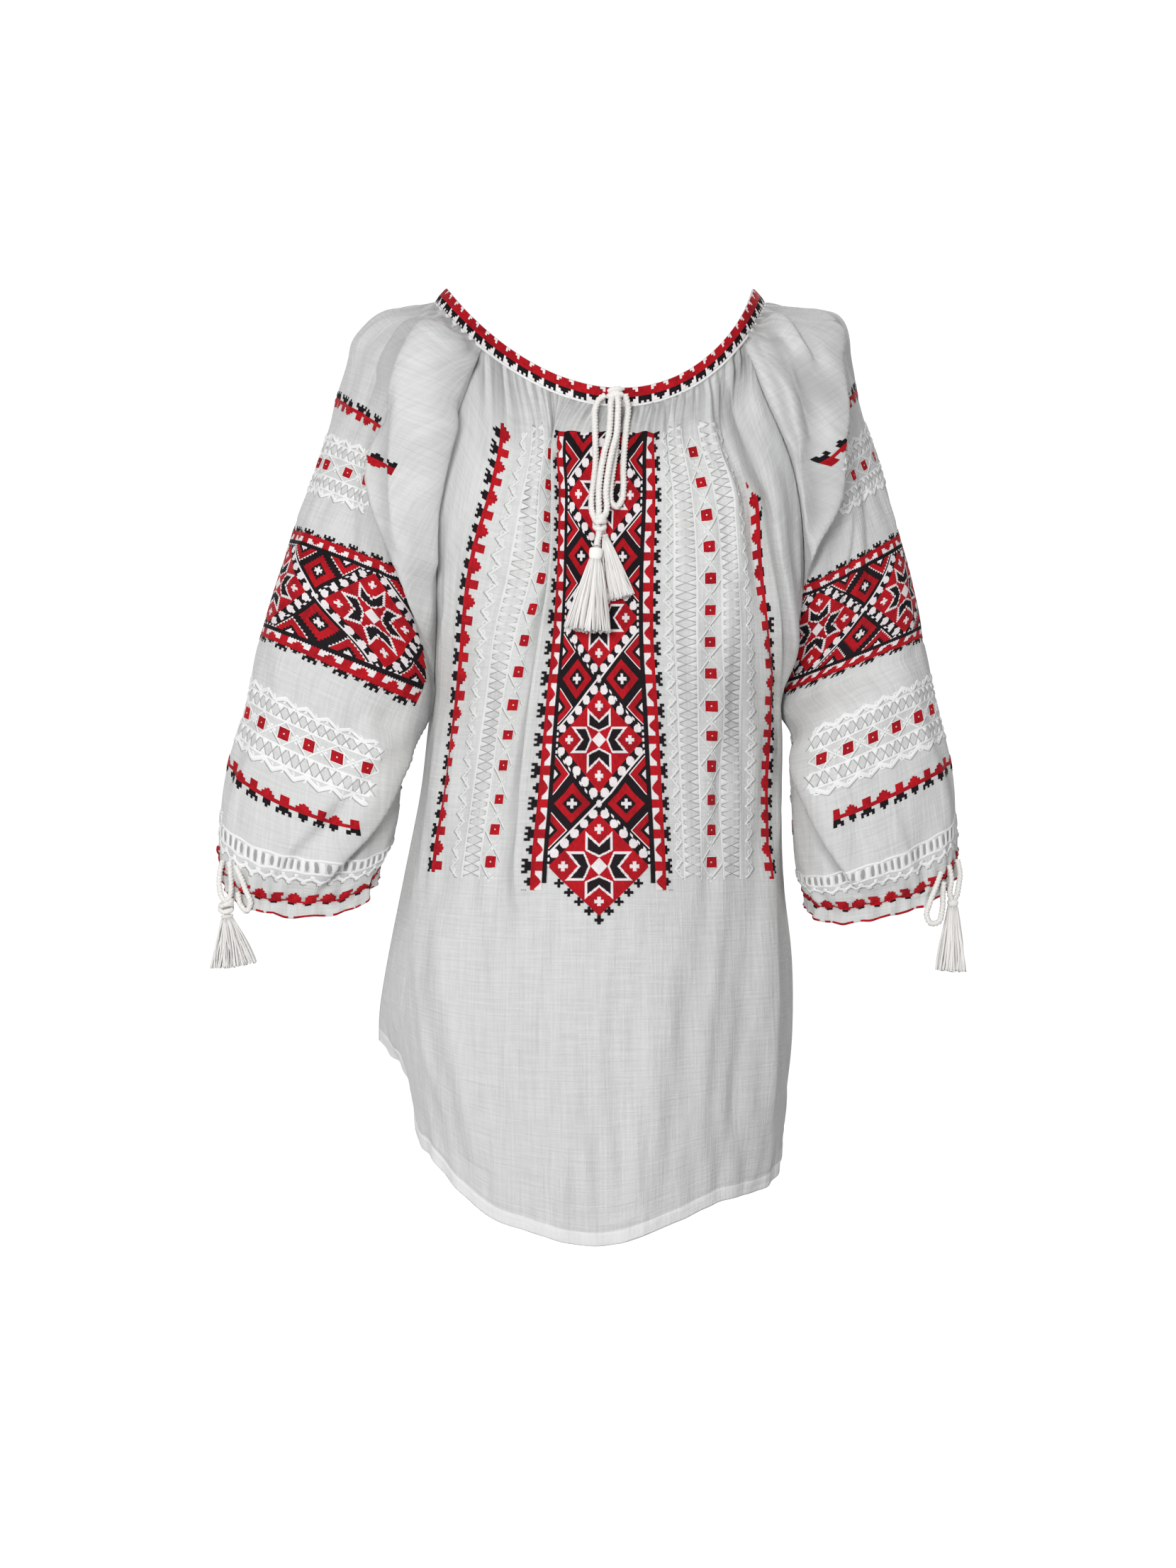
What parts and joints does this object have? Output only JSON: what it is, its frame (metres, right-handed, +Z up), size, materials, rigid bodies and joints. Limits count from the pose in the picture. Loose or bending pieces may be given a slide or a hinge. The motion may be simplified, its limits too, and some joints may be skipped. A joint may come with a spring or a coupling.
{
  "type": "embroidered peasant blouse",
  "caption": "Worn-form cotton peasant blouse with gathered round neck, drawstring and tassels, raglan bishop sleeves tied at the cuffs and a shirt-tail hem.",
  "frame": {"origin": "centre line of the garment at the height of the shoulder tips of the neck seam, midway between the neck's front and back, where the wearer's neck and shoulders hold it", "axes": "+Z up, +X to the viewer's right (the wearer's left), the front faces -Y"},
  "size_m": [0.571, 0.2719, 0.7254],
  "materials": {
    "cotton": "matte crinkled cotton gauze, off-white, slub weave",
    "band": "cotton band covered in red, black and white cross-stitch",
    "cord": "matte twisted white cotton cord",
    "tassel": "soft white cotton threads, slightly silky",
    "stitch_red": "red embroidery cotton, soft sheen",
    "stitch_black": "black embroidery cotton, soft sheen",
    "stitch_white": "white satin-stitch embroidery thread"
  },
  "bodies": {
    "root": {"front": "cotton", "back": "cotton", "sleeve_right": "cotton", "sleeve_left": "cotton", "neck_band": "band", "neck_bow": "cord", "neck_cord_a": "cord", "neck_cord_b": "cord", "neck_cord_c": "cord", "neck_loop": "cord", "neck_knot": "cord", "neck_stem": "cord", "neck_tassel_a": "tassel", "neck_tassel_b": "tassel", "cuff_cord_right": "cord", "cuff_end_right": "cord", "cuff_loop_right": "cord", "cuff_knot_right": "cord", "cuff_tassel_right": "tassel", "cuff_cord_left": "cord", "cuff_end_left": "cord", "cuff_loop_left": "cord", "cuff_tassel_left": "tassel"}
  },
  "joints": []
}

Written problem => Give every line of the material again, exactly as it reads.

The completed task =>
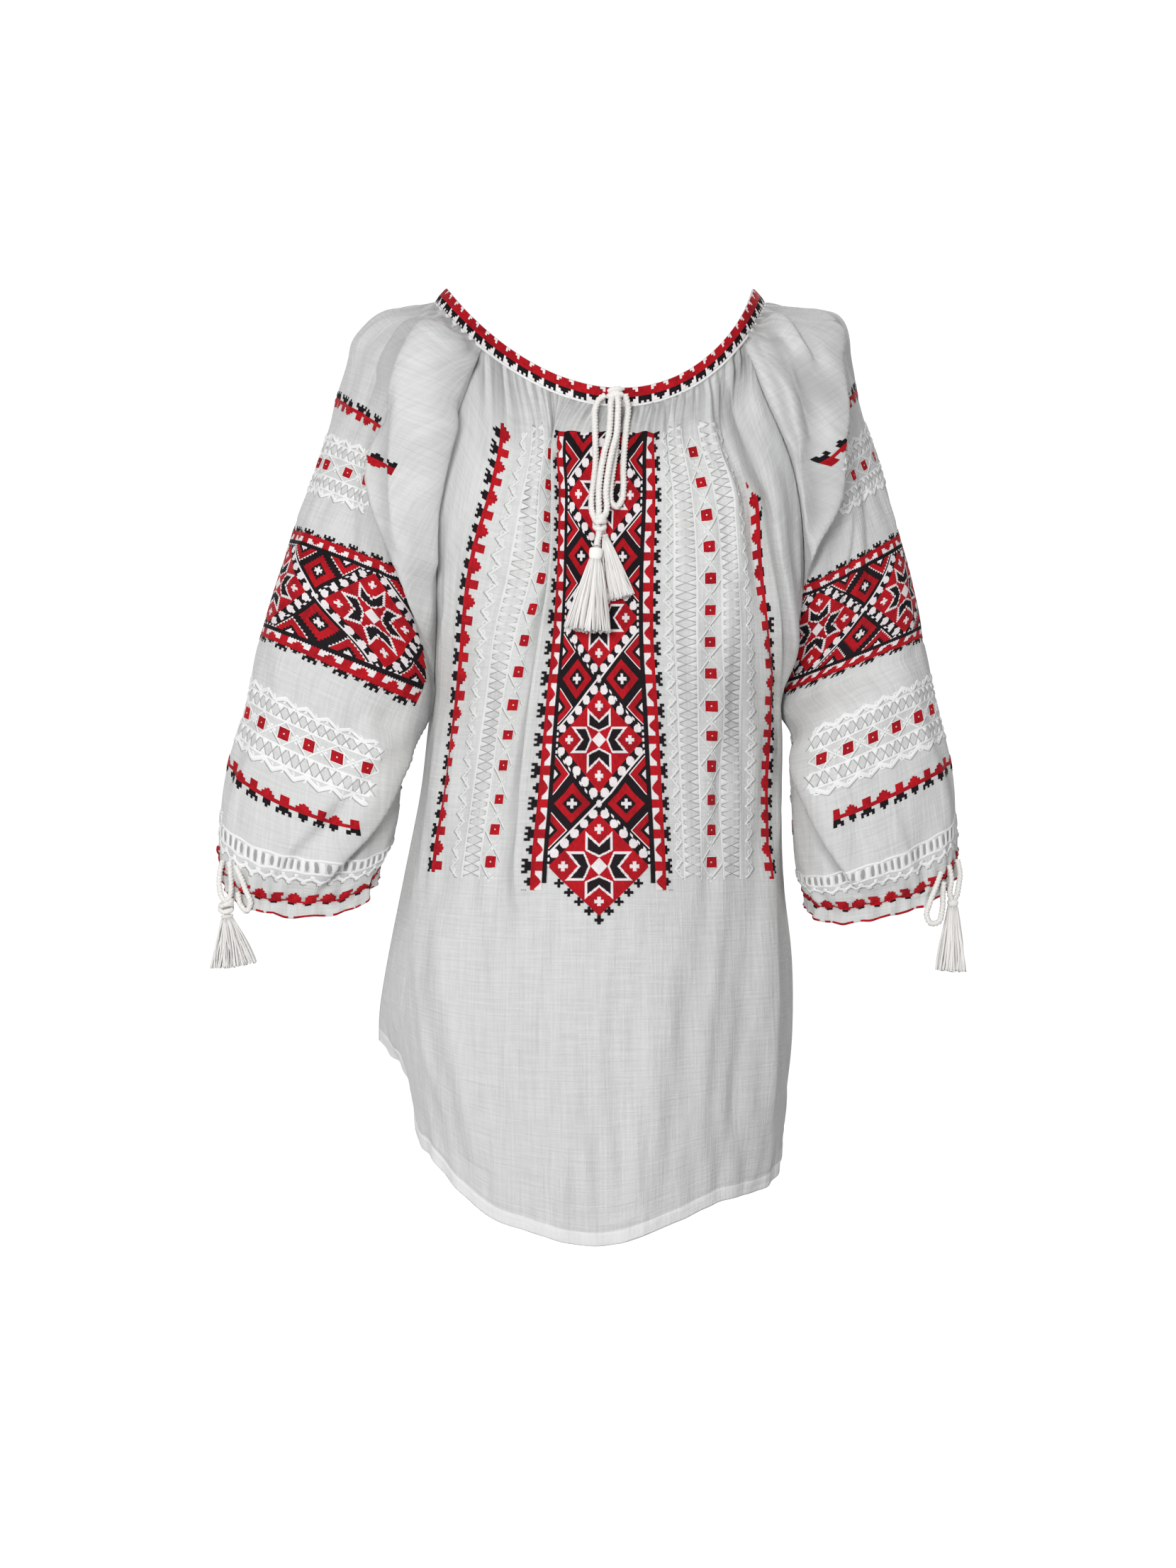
What parts and joints does this object have? Output only JSON: what it is, its frame (metres, right-handed, +Z up), size, materials, rigid bodies and joints. Limits count from the pose in the picture. Loose or bending pieces may be given a slide or a hinge. The motion may be simplified, its limits too, and some joints may be skipped. A joint may come with a spring or a coupling.
{
  "type": "embroidered peasant blouse",
  "caption": "Worn-form cotton peasant blouse with gathered round neck, drawstring and tassels, raglan bishop sleeves tied at the cuffs and a shirt-tail hem.",
  "frame": {"origin": "centre line of the garment at the height of the shoulder tips of the neck seam, midway between the neck's front and back, where the wearer's neck and shoulders hold it", "axes": "+Z up, +X to the viewer's right (the wearer's left), the front faces -Y"},
  "size_m": [0.571, 0.2719, 0.7254],
  "materials": {
    "cotton": "matte crinkled cotton gauze, off-white, slub weave",
    "band": "cotton band covered in red, black and white cross-stitch",
    "cord": "matte twisted white cotton cord",
    "tassel": "soft white cotton threads, slightly silky",
    "stitch_red": "red embroidery cotton, soft sheen",
    "stitch_black": "black embroidery cotton, soft sheen",
    "stitch_white": "white satin-stitch embroidery thread"
  },
  "bodies": {
    "root": {"front": "cotton", "back": "cotton", "sleeve_right": "cotton", "sleeve_left": "cotton", "neck_band": "band", "neck_bow": "cord", "neck_cord_a": "cord", "neck_cord_b": "cord", "neck_cord_c": "cord", "neck_loop": "cord", "neck_knot": "cord", "neck_stem": "cord", "neck_tassel_a": "tassel", "neck_tassel_b": "tassel", "cuff_cord_right": "cord", "cuff_end_right": "cord", "cuff_loop_right": "cord", "cuff_knot_right": "cord", "cuff_tassel_right": "tassel", "cuff_cord_left": "cord", "cuff_end_left": "cord", "cuff_loop_left": "cord", "cuff_tassel_left": "tassel"}
  },
  "joints": []
}